I’m not kidding, dude, the fog won’t go away. So you can’t really tell
if Shannon, in all her relax-Geri-Curled solo glory, is out in the wilderness
or buried, mermaid-style, under the sea. The whole video looks like a murky
fish tank with a way-too-cheesy pair of human statues. Two Blue Lagoon
hunky honkies caress each other, the lady in slinky lingerie and the
gentleman in some kind of weird Robin Hood pantyhose bikini shit. And just
remember, my faithful readers, you can buy every fashion item described
in this week’s reviews from my website. Order now, the Robin Hood pantyhose
bikini shit is two-for-one right now, with free shipping! Act now and we’ll
throw in Pia Zadora’s crushed-velvet headband free! --AH
Rick Springfield -- Bop Till You Drop
(**1/2) I can’t tell if this is from
the soundtrack to some obscure ’80s sci-fi horror movie I’ve never seen
or if the record company really granted Rick Springfield the comparatively
astronomical budget that would allow him to pull off a video this elaborate.
He’s in some post-apocalyptic Mad Max getup, with his hands in chains,
down in a subterranean labor camp dominated by goblins and populated by
human zombie-slaves. Rick is the only alpha male among them, though he’d
rather content himself with lip synching into that headset microphone thing
than lead a labor revolution. Eventually, Rick gives the signal, which
is the lyric “love won’t wait,” and the laborers start freeing each other,
using sledgehammers to break the shackles of music-video slavery. And they
storm their Halloween-masked oppressors. “Bop Till You Drop” is pretty
frickin’ lame, but for some reason, it’s also really entertaining at three
in the morning in the year 2001. --AH
Wham! -- Wake Me Up Before You Go-Go
(*) “Choose Life,” indeed. Shit. You’d
think that, even in a decade as gay as the ’80s, the radar detector would
have been beeping like crazy when trained on George Michael’s frolicking,
wide-smiling ass. (Coincidentally, George has had a subscription to Wide-Smiling
Ass Adult Monthly for eight years.) But I’m not here to crack cheap
sexual-orientation jokes tonight, I’m here to review videos. And this is
a humdinger of a shitty one, particularly in choice of wardrobe. There
are the myriad, aforementioned “Choose Life” T-shirts, of course, but get
a load of the outfits George and partner (huh huh) Andrew Ridgeley sport
toward the end. George wears a rose-pink long-sleeved t-shirt up top, hot
pants on bottom, half-white and half-sky blue, while Andrew is decked out
in one of those ’80s chieftain ball-cap things, a periwinkle long-sleeved
t-shirt and yellow hot pants. And, for good reason, George and Andrew (no
relation to this author) are confined to one black backdrop soundstage,
while crowd shots are unconvincingly pasted in. The stage is all-white
and glowing, and the (female) backup singers look like they should be in
a toothpaste commercial. --AH
Thanks and praise be to Mike for sending me this video.

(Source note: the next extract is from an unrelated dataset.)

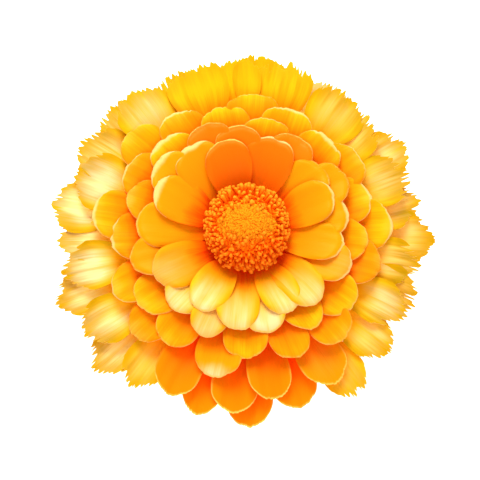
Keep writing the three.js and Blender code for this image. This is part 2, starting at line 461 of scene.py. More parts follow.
def bract_form(i, whorl):
    """Where bract i stands, how its midrib runs, and the numbers that shape and colour its blade."""
    first, last = whorl["bracts"]
    within = (i - first) / (last - first)
    azimuth = SPIRAL_START + i * GOLDEN_ANGLE + TURN_WAVER * scatter(i, TURN)
    north, east = math.sin(azimuth), math.cos(azimuth)
    # Young bracts: shorter and plainer, and painted in shade on the side away from the key lamp.
    young = smooth_step(whorl["shaded_young_side"] * north, 0.75, 0.92) * max(0, lerp(*whorl["young"], within))
    midrib = bract_midrib(i, whorl, azimuth, within, young)
    reach = (midrib[3] - midrib[0]).length
    chance = chance_of(i, TONE)
    side_point = lerp(*whorl["points"], abs(east)) * (0.65 + 0.35 * chance)
    point = max(side_point, whorl.get("young_point", 0) * young)
    narrowing = chance_of(i, TAPER) * (1 - young) * (1 - max(0, north))
    # The tips that curl back are given a painted highlight on the side towards the key lamp.
    lip_highlight_mask = smooth_step(north, -0.75, 0.1)
    broadness = 1 + WIDTH_WAVER * scatter(i, WIDTH) + whorl["broader"] * north
    return {
        "azimuth": azimuth,
        "midrib": midrib,
        "claw_width": CLAW_WIDTH,
        "blade_width": whorl["blade_width"] * broadness,
        "neck": max(0, 1 - BLADE_LENGTH / reach),
        "shoulder": 1 - (TIP_LENGTH + POINTED_TIP * point) * MM / reach,
        "roll": math.tan(ROLL_WAVER * scatter(i, ROLL)),
        "sway": SWAY_WAVER * scatter(i, SWAY),
        "twist": whorl["twist"] * scatter(i, TWIST),
        "tooth": lerp(*whorl["teeth"], chance_of(i, TOOTH)) * (1 - 0.85 * young),
        "taper": lerp(*whorl["tapers"], narrowing) + 0.1 * point,
        "point": point,
        "lip": max(0, lerp(*whorl["lip_highlights"], chance_of(i, LIP))) * lip_highlight_mask,
        "reach": reach,
        "rank": i / (BRACTS - 1),
        "chance": chance,
        "young": young,
        # Paleness: sun-bleaching, and a painted highlight on the inner bracts to the south.
        "pale": FADED_ALL_OVER if i in SUN_BLEACHED else bleach_and_highlight(whorl, i, north, east) * (1 - young),
    }


example = bract_form(0, WHORLS["inner_bracts"])
SEAT_VALUES = [name for name in example if name not in ("azimuth", "midrib")]
print("bract 0 is", round(example["reach"] / MM, 1), "mm long, with", len(SEAT_VALUES), "values of its own")


# %% Midrib curves and seats
def midrib_object(name, forms):
    """One curve object with a Bezier spline for each form."""
    data = bpy.data.curves.new(name, "CURVE")
    data.dimensions = "3D"
    data.resolution_u = 24
    for form in forms:
        outward = Vector((math.cos(form["azimuth"]), math.sin(form["azimuth"]), 0))
        stops = [outward * point.x + Vector((0, 0, point.y)) for point in form["midrib"]]
        root, leave, arrive, tip = stops
        spline = data.splines.new("BEZIER")
        spline.bezier_points.add(1)
        for point, stations in zip(spline.bezier_points, ((root, root, leave), (arrive, tip, tip))):
            point.handle_left_type = point.handle_right_type = "FREE"
            point.handle_left, point.co, point.handle_right = stations
    return add_object(name, data)


def label_points(mesh, name, values, kind="FLOAT"):
    """Give each point of a mesh a number of its own, as a named attribute."""
    mesh.attributes.new(name, kind, "POINT").data.foreach_set("value", values)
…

I may even mine it for a second theme week at a later date -- for every
hilariously obscure video on this tape that I did review this week, there
were at least two or three others I didn’t have the space or intestinal
fortitude to include, like Culture Club’s “It’s a Miracle,” LaToya Jackson’s
“Heart Don’t Lie” (the tape has some serious Jackson-sibling overload,
if you haven’t already guessed) and an adult-contemporary duet you’ve probably
never heard from Joyce Kennedy and Jeffrey Osborne. Next week, we’re back
to the new videos, and hopefully I’ll finally get a chance to see Michael
Jackson’s eleven-minute short film in all its glory. I keep either seeing
the short version of it or coming in toward the end, and I refuse to review
any Jackson video with a double-digit running time unless I’ve seen the
whole of it. So, yeah, I’ll wait as long as I have to.